In FIG. 16, the numerals indicate the following:
201. front sight
202. rear sight
203 and 204. mirrors
205. the shooter's eye
206, 207 and 208. line of sight from the eye 205 to the target
209. centre line of the barrel
210. distance of line of sight from the centre line 209
211. distance of the deflected line of sight 206 from the centre line 209
212. the position at which the front sight of an unmodified gun of FIG. 4 type would normally be situated.
213. a frame for locating and mounting the mirrors 203 and 204. The frame and mirrors may be integral with the weapon or a detachable unit.
FIG. 16 is largely self-explanatory, and it will be seen that a person using the weapon will see the target along the line of sight 208, the light rays having been twice deflected by the mirrors 203 and 204. Thus the user's line of sight is effectively along the line 206, at a small distance 211 only from the centre line of the barrel. A further advantage which arises from this arrangement is the fact that the length of the line of sight between the front sight 201 and the rear sight 202 is substantially increased compared to a normal line of sight between, say, the front sight 212 and the rear sight 202, thereby improving aiming accuracy.

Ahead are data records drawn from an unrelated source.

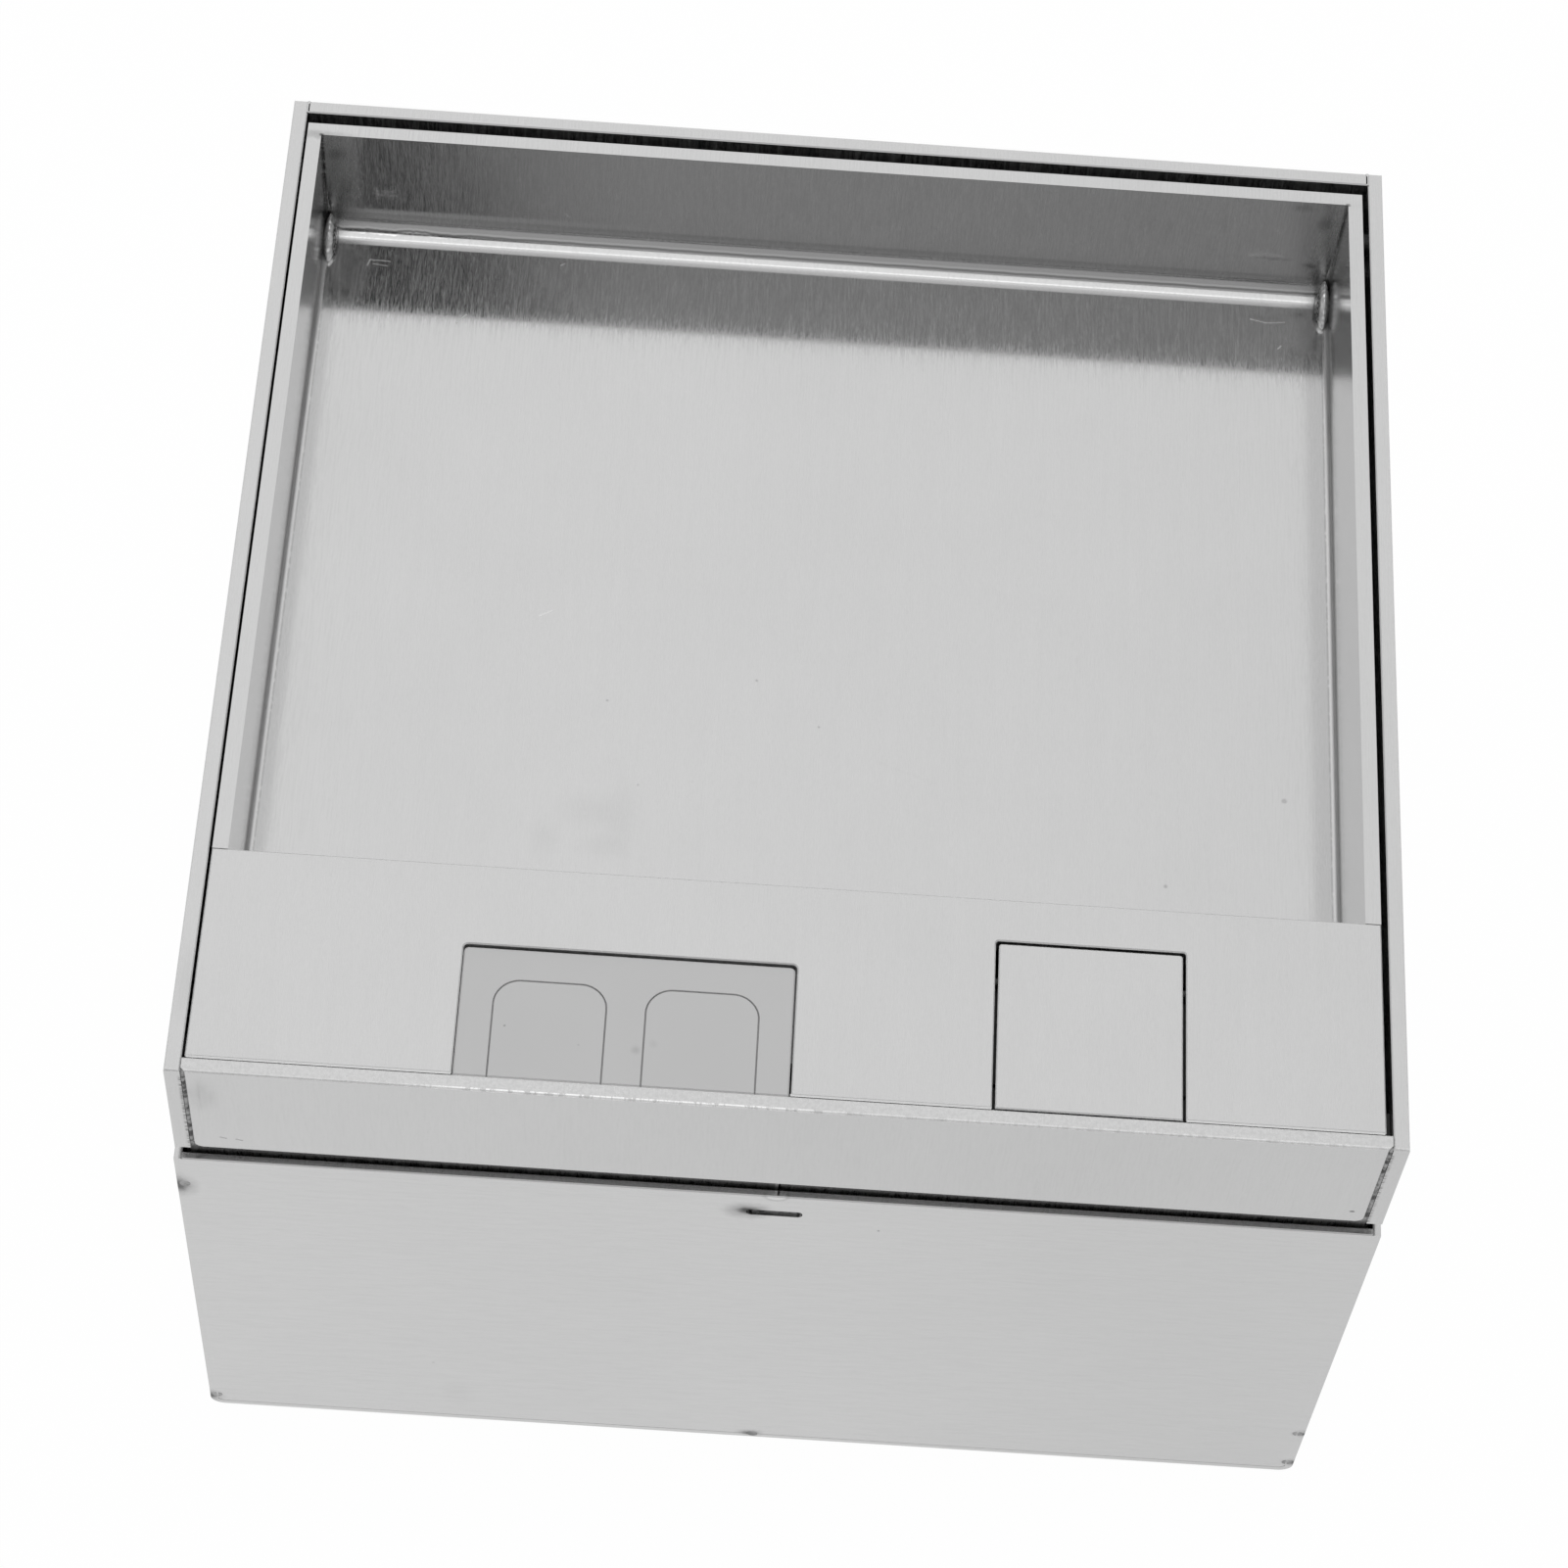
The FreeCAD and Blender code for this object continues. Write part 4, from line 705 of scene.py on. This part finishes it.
def fill_frame_seams(metal):
    """Fills the grooves between the broken edges of the frame's back and side plates."""
    half = EDGE_BREAK + 0.02 * MM
    groove_low = BAR_HIGH.z - EDGE_BREAK
    for name, x in (("west", BAR_LOW.x), ("east", BAR_HIGH.x)):
        low = (x - half, -BAR_LOW.y - PLATE, groove_low)
        fill = add_block("fill", low, (x + half, -BAR_LOW.y, BAR_HIGH.z))
        round_edges(fill, 0.22 * MM, 1, lambda end: close(end.z, groove_low))
        finished(fill, f"frame_fill_{name}", "box", metal, 20)


def raise_cover_burr(metal):
    """Leaves a burr on the cover's front edge, beside the outlet and the flap, that nearly meets the bar."""
    flange, clear, slack = 1.8 * MM, 0.7 * MM, 0.07 * MM
    spans = {
        "west": (COVER_LOW.x + EDGE_BREAK, INSERT_LOW.x + flange),
        "middle": (INSERT_HIGH.x - flange, FLAP_LOW.x - clear),
        "east": (FLAP_HIGH.x + clear, COVER_HIGH.x - EDGE_BREAK),
    }
    front, top = BAR_LOW.y + PLATE + slack, COVER_HIGH.z - slack
    for name, (start, end) in spans.items():
        low = (start, front, COVER_LOW.z + EDGE_BREAK)
        burr = add_block("burr", low, (end, COVER_LOW.y + EDGE_BREAK, top))
        round_edges(burr, 0.06 * MM, 2, lambda point: close(point.y, front) and close(point.z, top))
        finished(burr, f"cover_burr_{name}", "lid", metal, 30)


def fill_panel_seams(metal):
    """Fills the joints round the front and back panels with a strip a little wider than the joint."""
    lap = 0.12 * MM
    proud = 0.002 * MM
    wide = BOX_HIGH.x - SHEET + lap
    narrow = PANEL_HIGH.x - lap
    low, high = PANEL_LOW.z + lap, PANEL_HIGH.z - EDGE_BREAK
    for name, outer, inner in (("front", BOX_LOW.y, PANEL_HIGH.y), ("back", BOX_HIGH.y, -PANEL_HIGH.y)):
        near, far = sorted((outer + math.copysign(proud, outer), inner))
        fill = add_block("fill", (-wide, near, SHEET - lap), (wide, far, high))
        round_edges(fill, SHEET, 8, lambda end: close(abs(end.x), wide) and end.z < SHEET)
        gap = add_block("gap", (-narrow, near - MM, low), (narrow, far + MM, high + MM))
        round_edges(gap, SHEET, 8, lambda end: close(abs(end.x), narrow) and close(end.z, low))
        combine(fill, gap)
        finished(fill, f"panel_fill_{name}", "box", metal, 30)


class FLOORBOX_OT_seam_fills(bpy.types.Operator):
    """Models the ground weld in the joints of frame and box, and the burr on the cover's front edge"""

    bl_idname = "floorbox.seam_fills"
    bl_label = "Ground seam fills"

    def execute(self, context):
        fill_frame_seams(bpy.data.materials["steel_frame"])
        raise_cover_burr(bpy.data.materials["steel_cover"])
        fill_panel_seams(bpy.data.materials["steel_panel"])
        return {"FINISHED"}


# ---------------------------------------------------------------- plastics and fixings


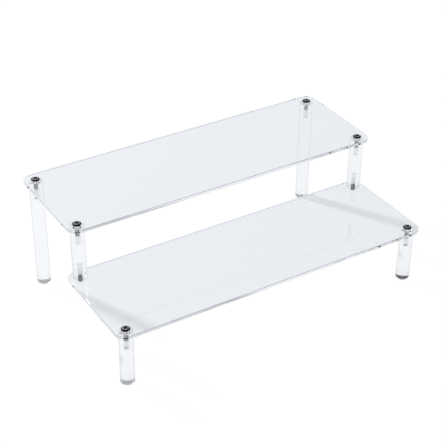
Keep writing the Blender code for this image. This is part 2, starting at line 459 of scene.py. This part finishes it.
ROUGHNESS_AND_HIGHLIGHT_PATCHES = ((900.0, 900.0, 900.0), 3.0, 0.55)
PATCHES_REACH = (0.35, 0.65)
TURNED_GRAIN = ((300.0, 300.0, 9000.0), 2.0, 0.5)
STEEL_BUMP = (0.15, 0.00002)
PLATED = (0.004, 0.004, 0.0045, 1.0)
# Painted highlight on the crown of a head, between a dim and a bright colour
PAINTED_HIGHLIGHT_DIM = (0.20, 0.20, 0.197, 1.0)
PAINTED_HIGHLIGHT_BRIGHT = (0.56, 0.555, 0.547, 1.0)
# Painted light on the thread, of the top screws and of the screws under the low shelf
TOP_THREAD_PAINTED_LIGHT = (0.45, 0.45, 0.46, 1.0)
UNDER_THREAD_PAINTED_LIGHT = (0.20, 0.20, 0.205, 1.0)
STEEL_ROUGHNESS = (0.28, 0.42)
CROWN_POLISH = -0.12
CROWN_START = (0.78 * HEAD_HEIGHT, 0.84 * HEAD_HEIGHT)
THREAD_START = (-0.0004, -0.0008)
RECESS_SHADE = 0.00006

PAD_DUST = ((1500.0, 1500.0, 1500.0), 4.0, 0.6)
PAD_DUST_REACH = (0.4, 0.62)
PAD_BUMP = (0.2, 0.00003)
PAD_ROUGHNESS = (0.42, 0.62)
ROUGHNESS_REACH = (0.3, 0.7)
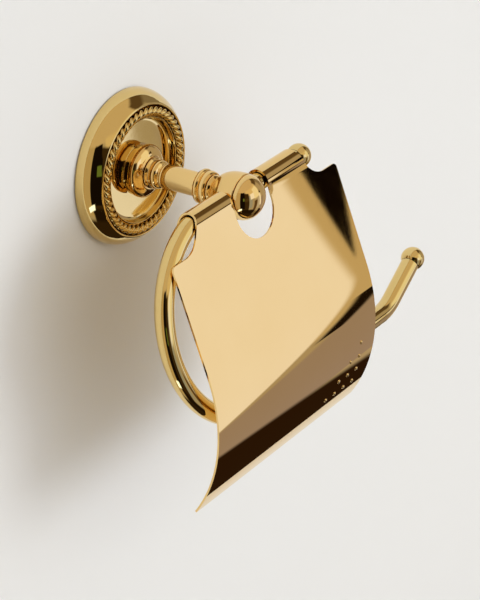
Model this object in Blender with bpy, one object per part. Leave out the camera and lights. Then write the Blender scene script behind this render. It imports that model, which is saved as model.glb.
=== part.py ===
"""Covered toilet paper holder: round wall rosette, turned arm, bent roll rod and a hinged cover."""
import math

import bmesh
import bpy
from mathutils import Matrix, Vector

MM = 0.001

# Frame: wall plane y = 0, the holder reaches out along -Y, +X to the right, +Z up.
AXIS_D = 54.4            # distance of the crossbar axis from the wall

# Wall bracket and its screws
BRACKET_R = 25.0
BRACKET_T = 2.5
SCREW_X = 14.0
SCREW_BEHIND = 30.0

# Rosette
ROPE_R = 24.1
ROPE_D = 9.3
ROPE_TUBE = 2.0
ROPE_LAY = 20            # full turns of the two strands round the ring
GRUB_D = 3.6

# Bent rod
ROD_R = 3.9
ROD_TILT = math.radians(14.6)
ROD_RIGHT = 39.7
BEND_X = -26.9
BEND1_R = 22.0
BEND1_A = math.radians(23.0)
BEND2_R = 41.3
BAR_END_X = 69.9
HOOK_R = 26.0
HOOK_A = math.radians(24.7)
HOOK_LEN = 20.0
END_BALL_R = 5.05
HOOK_BALL_R = 5.05

# Cover
COVER_X = 2.8
COVER_W = 55.9           # half width
COVER_T = 0.8
ROLL_R = 5.1             # middle of the rolled sheet
ROLL_END = math.radians(250.0)
JOGGLE = math.radians(-8.0)
JOGGLE_R = 4.0
LEAN = math.radians(19.3)
FLAT_LEN = 52.3
CURL_R = 68.7
CURL_A = math.radians(54.1)
SLEEVE_OUT = 34.2
CUTOUT_X = -0.45
CUTOUT_R = 12.0
CUTOUT_S = 5.1
TOP_S = 7.5
NOTCH_R = 8.5

GOLD = (0.86, 0.58, 0.22, 1.0)
GOLD_DEEP = (0.80, 0.52, 0.19, 1.0)
STEEL = (0.62, 0.63, 0.65, 1.0)
ZINC = (0.70, 0.71, 0.72, 1.0)


def clear_scene():
    for obj in list(bpy.data.objects):
        bpy.data.objects.remove(obj, do_unlink=True)


def material(name, colour, rough, metal):
    mat = bpy.data.materials.new(name)
    mat.use_nodes = True
    shader = mat.node_tree.nodes["Principled BSDF"]
    shader.inputs["Base Color"].default_value = colour
    shader.inputs["Roughness"].default_value = rough
    shader.inputs["Metallic"].default_value = metal
    mat.diffuse_color = colour
    return mat


def add_object(name, bm, mat=None, smooth=True):
    bmesh.ops.recalc_face_normals(bm, faces=bm.faces[:])
    mesh = bpy.data.meshes.new(name)
    bm.to_mesh(mesh)
    bm.free()
    obj = bpy.data.objects.new(name, mesh)
    bpy.context.scene.collection.objects.link(obj)
    if mat is not None:
        mesh.materials.append(mat)
    if smooth:
        mesh.shade_smooth()
        mesh.set_sharp_from_angle(angle=math.radians(35.0))
    return obj


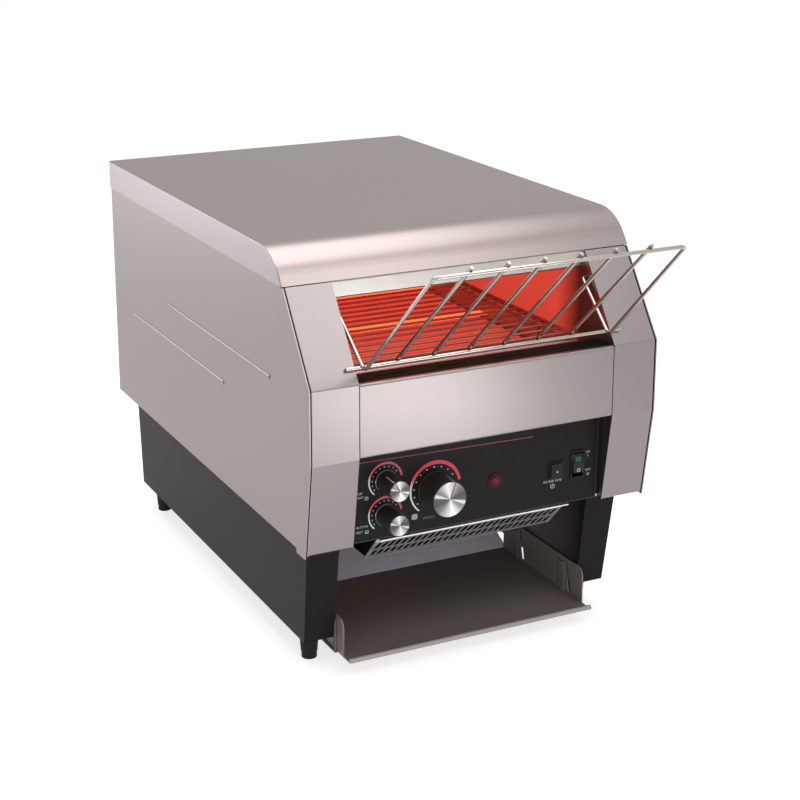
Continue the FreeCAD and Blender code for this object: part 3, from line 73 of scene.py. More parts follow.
speed_place = (-47.5, 40.6)
top_heat_place = (-99.1, 57.6)
bottom_heat_place = (-99.1, 23.9)
lamp_place = (17.1, 37.9)
save_dot_place = (85.0, 35.4)
rocker_place = (109.2, 38.8)
screw_place = (133.0, 2.4)
speed_radius = 17.5
heat_radius = 10.3
lens_reach = 7.5
knob_length = 30.5
knob_cap_depth = 2.2
save_face = 3.19

# Camera at the photograph's viewing angle, for an image of 800 by 800

image_size = 800
camera_place = Vector((-0.7625, front_y - 1.3154, 0.7751))
camera_yaw = math.radians(25.7)
camera_pitch = math.radians(-15.7)
camera_roll = math.radians(0.2)
focal_pixels = 1731.5
centre_pixel = (364.2, 310.7)
sensor_width = 36.0


def make_camera():
    data = bpy.data.cameras.new("camera")
    camera = bpy.data.objects.new("camera", data)
    bpy.context.scene.collection.objects.link(camera)
    data.sensor_width = sensor_width
    data.lens = sensor_width * focal_pixels / image_size
    data.shift_x = (image_size / 2 - centre_pixel[0]) / image_size
    data.shift_y = (centre_pixel[1] - image_size / 2) / image_size
    data.clip_start = 0.05
    data.clip_end = 30
    upright = Matrix.Rotation(math.radians(90) + camera_pitch, 4, "X")
    roll = Matrix.Rotation(-camera_roll, 4, "Z")
    yaw = Matrix.Rotation(-camera_yaw, 4, "Z")
    camera.matrix_world = Matrix.Translation(camera_place) @ yaw @ upright @ roll
    bpy.context.scene.camera = camera


make_camera()

# Material helpers

across_grain = (60.0, 2200.0, 2200.0)
upright_grain = (2200.0, 2200.0, 60.0)
lengthwise_grain = (2200.0, 60.0, 2200.0)
even_grain = (500.0, 500.0, 500.0)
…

FIG. 3 also illustrates a revolver, similar to those of FIGS. 2 and 4, which has been modified to improve aiming accuracy. In this case, a small laser tube or laser diode 120 has been mounted on the barrel. In use, the laser tube emits a laser beam which, when it falls on the target, will indicate correct aiming of the barrel at the target. The laser beam may be parallel to the axis of the barrel, but is preferably slightly downwardly inclined with respect to that axis so as to impinge, for a given distance from the handgun at the same location on the target as a bullet which is fired from the handgun. The beam direction may be adjustable to enable the handgun to be zeroed for different distances.